START Records to process

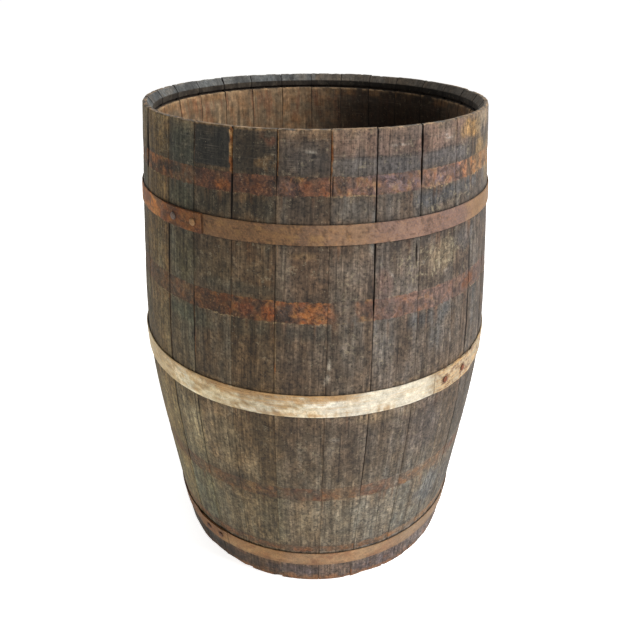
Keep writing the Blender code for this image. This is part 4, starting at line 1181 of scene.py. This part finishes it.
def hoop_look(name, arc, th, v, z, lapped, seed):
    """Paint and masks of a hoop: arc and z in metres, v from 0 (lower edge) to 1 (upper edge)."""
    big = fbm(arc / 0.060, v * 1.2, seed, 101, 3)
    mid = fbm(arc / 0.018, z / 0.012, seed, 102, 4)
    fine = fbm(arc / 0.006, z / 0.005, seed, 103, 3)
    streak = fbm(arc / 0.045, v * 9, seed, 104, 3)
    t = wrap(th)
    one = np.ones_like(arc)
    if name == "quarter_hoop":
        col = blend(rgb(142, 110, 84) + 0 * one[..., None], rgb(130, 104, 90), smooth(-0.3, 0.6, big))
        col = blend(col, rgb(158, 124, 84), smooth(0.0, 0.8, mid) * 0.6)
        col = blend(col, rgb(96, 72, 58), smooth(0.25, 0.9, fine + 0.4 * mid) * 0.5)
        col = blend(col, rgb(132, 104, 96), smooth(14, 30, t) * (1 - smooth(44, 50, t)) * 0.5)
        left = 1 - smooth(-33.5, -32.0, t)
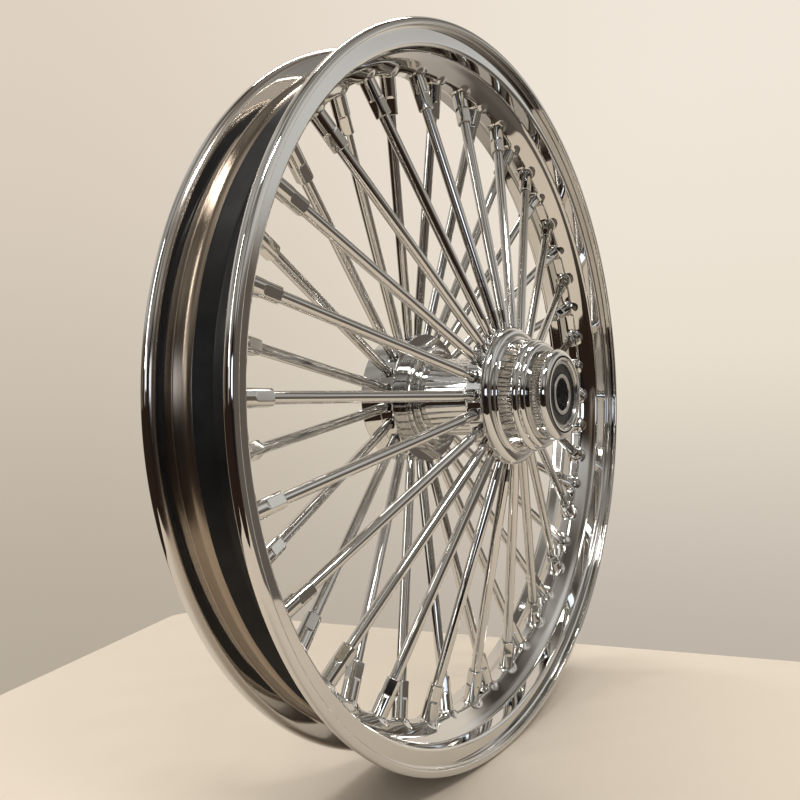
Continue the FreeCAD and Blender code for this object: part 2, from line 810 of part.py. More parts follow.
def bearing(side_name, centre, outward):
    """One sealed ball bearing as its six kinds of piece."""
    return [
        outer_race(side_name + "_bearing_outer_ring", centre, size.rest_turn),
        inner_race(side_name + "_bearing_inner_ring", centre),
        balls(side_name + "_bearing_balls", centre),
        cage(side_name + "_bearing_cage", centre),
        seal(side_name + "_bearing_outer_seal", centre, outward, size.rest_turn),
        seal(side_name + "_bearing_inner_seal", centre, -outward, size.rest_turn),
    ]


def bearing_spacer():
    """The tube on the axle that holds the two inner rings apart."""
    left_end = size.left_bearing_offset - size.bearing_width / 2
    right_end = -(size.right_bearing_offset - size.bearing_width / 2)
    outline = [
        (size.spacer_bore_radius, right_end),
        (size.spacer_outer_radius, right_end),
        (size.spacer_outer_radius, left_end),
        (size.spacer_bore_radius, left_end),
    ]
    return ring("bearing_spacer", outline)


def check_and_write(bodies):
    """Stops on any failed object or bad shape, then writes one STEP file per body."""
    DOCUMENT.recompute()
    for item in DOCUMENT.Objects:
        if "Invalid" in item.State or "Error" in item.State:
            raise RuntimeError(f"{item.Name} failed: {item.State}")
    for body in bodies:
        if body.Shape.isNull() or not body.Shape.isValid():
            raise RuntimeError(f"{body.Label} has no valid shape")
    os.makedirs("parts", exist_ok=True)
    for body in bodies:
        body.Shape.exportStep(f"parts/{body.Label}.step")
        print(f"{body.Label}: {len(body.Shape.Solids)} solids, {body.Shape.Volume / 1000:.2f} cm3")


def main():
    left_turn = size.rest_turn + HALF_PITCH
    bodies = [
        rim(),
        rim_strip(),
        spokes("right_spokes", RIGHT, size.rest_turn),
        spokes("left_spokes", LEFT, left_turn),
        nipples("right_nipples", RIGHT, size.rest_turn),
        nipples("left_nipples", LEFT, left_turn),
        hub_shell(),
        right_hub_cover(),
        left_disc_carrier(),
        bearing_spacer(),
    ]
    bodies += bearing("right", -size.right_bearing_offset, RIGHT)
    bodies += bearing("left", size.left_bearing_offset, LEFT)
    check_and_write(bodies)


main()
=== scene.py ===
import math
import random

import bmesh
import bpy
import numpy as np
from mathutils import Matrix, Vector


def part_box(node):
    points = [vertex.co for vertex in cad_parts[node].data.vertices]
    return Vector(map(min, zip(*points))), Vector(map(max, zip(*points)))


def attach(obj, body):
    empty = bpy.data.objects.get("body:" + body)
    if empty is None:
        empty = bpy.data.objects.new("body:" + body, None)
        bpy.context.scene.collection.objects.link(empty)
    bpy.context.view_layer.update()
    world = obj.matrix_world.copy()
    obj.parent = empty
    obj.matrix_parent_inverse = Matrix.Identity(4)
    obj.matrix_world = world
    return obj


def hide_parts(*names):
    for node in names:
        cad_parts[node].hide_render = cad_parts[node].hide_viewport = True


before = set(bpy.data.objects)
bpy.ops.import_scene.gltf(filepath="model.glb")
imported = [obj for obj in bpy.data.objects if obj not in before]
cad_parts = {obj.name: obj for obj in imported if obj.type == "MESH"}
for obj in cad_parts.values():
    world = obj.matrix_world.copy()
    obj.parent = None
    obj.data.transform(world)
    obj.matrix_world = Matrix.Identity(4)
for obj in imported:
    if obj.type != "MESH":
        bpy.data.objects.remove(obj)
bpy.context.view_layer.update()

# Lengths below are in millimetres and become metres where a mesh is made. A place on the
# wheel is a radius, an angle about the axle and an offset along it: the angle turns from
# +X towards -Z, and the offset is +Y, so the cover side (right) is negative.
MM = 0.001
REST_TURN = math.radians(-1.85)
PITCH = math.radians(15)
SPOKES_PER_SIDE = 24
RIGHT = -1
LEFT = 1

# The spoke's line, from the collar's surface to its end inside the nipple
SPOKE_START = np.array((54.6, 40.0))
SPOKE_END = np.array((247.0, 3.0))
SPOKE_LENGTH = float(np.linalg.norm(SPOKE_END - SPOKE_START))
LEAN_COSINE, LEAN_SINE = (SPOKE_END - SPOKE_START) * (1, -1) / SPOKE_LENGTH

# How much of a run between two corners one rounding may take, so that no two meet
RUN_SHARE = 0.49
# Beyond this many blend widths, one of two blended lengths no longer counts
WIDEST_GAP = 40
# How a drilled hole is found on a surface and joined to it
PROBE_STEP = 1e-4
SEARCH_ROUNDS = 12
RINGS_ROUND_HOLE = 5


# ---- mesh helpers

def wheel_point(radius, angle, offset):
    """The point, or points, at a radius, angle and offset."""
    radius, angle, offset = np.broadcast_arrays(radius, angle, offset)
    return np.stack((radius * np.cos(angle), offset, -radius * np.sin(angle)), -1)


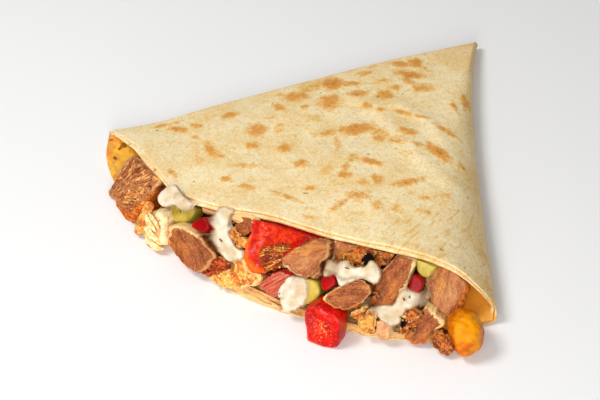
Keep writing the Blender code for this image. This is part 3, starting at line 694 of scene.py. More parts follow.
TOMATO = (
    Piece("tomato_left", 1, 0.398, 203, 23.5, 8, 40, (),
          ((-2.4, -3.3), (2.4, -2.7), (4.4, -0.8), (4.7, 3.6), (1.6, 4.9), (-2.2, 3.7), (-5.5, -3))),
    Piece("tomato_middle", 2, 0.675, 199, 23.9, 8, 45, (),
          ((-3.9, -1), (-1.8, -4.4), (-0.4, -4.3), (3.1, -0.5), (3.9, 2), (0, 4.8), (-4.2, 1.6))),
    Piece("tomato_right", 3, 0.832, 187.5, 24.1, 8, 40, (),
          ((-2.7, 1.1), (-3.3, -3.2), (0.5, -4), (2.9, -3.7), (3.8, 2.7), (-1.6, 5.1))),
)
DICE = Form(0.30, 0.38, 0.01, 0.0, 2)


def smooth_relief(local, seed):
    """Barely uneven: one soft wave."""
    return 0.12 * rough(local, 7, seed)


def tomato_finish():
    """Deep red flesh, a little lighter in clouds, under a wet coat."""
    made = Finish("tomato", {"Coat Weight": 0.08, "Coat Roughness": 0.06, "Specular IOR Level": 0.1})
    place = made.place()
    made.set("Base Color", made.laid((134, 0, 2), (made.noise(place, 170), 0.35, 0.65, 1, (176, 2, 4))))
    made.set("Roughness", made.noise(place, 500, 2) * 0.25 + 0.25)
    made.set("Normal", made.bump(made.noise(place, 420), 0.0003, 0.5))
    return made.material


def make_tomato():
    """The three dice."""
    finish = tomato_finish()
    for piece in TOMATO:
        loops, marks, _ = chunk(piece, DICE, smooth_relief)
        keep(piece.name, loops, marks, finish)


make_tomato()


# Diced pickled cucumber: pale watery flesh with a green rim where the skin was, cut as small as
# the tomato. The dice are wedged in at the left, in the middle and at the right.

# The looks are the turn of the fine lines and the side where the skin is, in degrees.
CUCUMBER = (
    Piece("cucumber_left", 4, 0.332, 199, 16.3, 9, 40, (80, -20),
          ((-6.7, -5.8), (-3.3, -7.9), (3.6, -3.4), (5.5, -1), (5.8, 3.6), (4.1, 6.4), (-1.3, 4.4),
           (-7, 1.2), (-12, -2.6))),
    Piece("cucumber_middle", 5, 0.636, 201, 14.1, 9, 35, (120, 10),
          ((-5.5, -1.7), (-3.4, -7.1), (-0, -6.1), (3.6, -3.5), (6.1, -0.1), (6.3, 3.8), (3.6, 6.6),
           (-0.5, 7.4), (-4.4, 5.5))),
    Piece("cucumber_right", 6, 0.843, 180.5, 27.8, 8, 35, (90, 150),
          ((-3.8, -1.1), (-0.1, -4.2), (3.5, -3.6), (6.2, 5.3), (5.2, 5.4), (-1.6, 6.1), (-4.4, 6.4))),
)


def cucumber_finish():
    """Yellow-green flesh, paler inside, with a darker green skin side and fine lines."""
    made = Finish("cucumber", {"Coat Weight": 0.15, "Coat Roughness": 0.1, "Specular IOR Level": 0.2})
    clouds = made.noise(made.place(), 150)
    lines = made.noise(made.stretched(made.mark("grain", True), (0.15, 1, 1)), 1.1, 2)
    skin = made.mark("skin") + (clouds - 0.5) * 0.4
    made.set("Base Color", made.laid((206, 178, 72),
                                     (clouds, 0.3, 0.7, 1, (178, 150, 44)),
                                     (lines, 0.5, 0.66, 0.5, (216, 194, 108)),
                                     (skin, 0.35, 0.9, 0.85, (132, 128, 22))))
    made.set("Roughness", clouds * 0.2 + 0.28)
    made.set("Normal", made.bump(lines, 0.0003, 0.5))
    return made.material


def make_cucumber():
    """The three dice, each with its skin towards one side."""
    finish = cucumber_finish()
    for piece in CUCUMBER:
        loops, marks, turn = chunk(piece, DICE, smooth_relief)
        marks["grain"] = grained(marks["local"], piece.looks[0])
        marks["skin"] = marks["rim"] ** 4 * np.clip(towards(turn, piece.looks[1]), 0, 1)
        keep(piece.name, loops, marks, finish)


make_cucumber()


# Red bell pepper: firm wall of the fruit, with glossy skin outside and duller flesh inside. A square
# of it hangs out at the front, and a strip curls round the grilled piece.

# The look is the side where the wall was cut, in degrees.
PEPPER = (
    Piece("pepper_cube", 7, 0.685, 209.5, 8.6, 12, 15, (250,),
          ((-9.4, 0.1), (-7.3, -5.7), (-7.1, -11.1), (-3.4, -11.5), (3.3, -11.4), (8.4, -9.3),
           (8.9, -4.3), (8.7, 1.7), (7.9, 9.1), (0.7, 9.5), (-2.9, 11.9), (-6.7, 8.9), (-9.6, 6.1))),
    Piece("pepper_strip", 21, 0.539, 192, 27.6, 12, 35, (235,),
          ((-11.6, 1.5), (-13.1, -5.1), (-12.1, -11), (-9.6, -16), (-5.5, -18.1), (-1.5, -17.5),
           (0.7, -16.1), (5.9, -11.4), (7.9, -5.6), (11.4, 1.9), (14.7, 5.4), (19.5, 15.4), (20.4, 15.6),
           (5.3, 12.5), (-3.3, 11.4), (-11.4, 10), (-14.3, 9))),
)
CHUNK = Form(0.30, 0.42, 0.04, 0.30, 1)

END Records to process

Exercise:
Quote word for word every line from the one that has "DOCUMENT.recompute()" through the one that has "before = set(bpy.data.objects)".

Correct result:
    DOCUMENT.recompute()
    for item in DOCUMENT.Objects:
        if "Invalid" in item.State or "Error" in item.State:
            raise RuntimeError(f"{item.Name} failed: {item.State}")
    for body in bodies:
        if body.Shape.isNull() or not body.Shape.isValid():
            raise RuntimeError(f"{body.Label} has no valid shape")
    os.makedirs("parts", exist_ok=True)
    for body in bodies:
        body.Shape.exportStep(f"parts/{body.Label}.step")
        print(f"{body.Label}: {len(body.Shape.Solids)} solids, {body.Shape.Volume / 1000:.2f} cm3")


def main():
    left_turn = size.rest_turn + HALF_PITCH
    bodies = [
        rim(),
        rim_strip(),
        spokes("right_spokes", RIGHT, size.rest_turn),
        spokes("left_spokes", LEFT, left_turn),
        nipples("right_nipples", RIGHT, size.rest_turn),
        nipples("left_nipples", LEFT, left_turn),
        hub_shell(),
        right_hub_cover(),
        left_disc_carrier(),
        bearing_spacer(),
    ]
    bodies += bearing("right", -size.right_bearing_offset, RIGHT)
    bodies += bearing("left", size.left_bearing_offset, LEFT)
    check_and_write(bodies)


main()
=== scene.py ===
import math
import random

import bmesh
import bpy
import numpy as np
from mathutils import Matrix, Vector


def part_box(node):
    points = [vertex.co for vertex in cad_parts[node].data.vertices]
    return Vector(map(min, zip(*points))), Vector(map(max, zip(*points)))


def attach(obj, body):
    empty = bpy.data.objects.get("body:" + body)
    if empty is None:
        empty = bpy.data.objects.new("body:" + body, None)
        bpy.context.scene.collection.objects.link(empty)
    bpy.context.view_layer.update()
    world = obj.matrix_world.copy()
    obj.parent = empty
    obj.matrix_parent_inverse = Matrix.Identity(4)
    obj.matrix_world = world
    return obj


def hide_parts(*names):
    for node in names:
        cad_parts[node].hide_render = cad_parts[node].hide_viewport = True


before = set(bpy.data.objects)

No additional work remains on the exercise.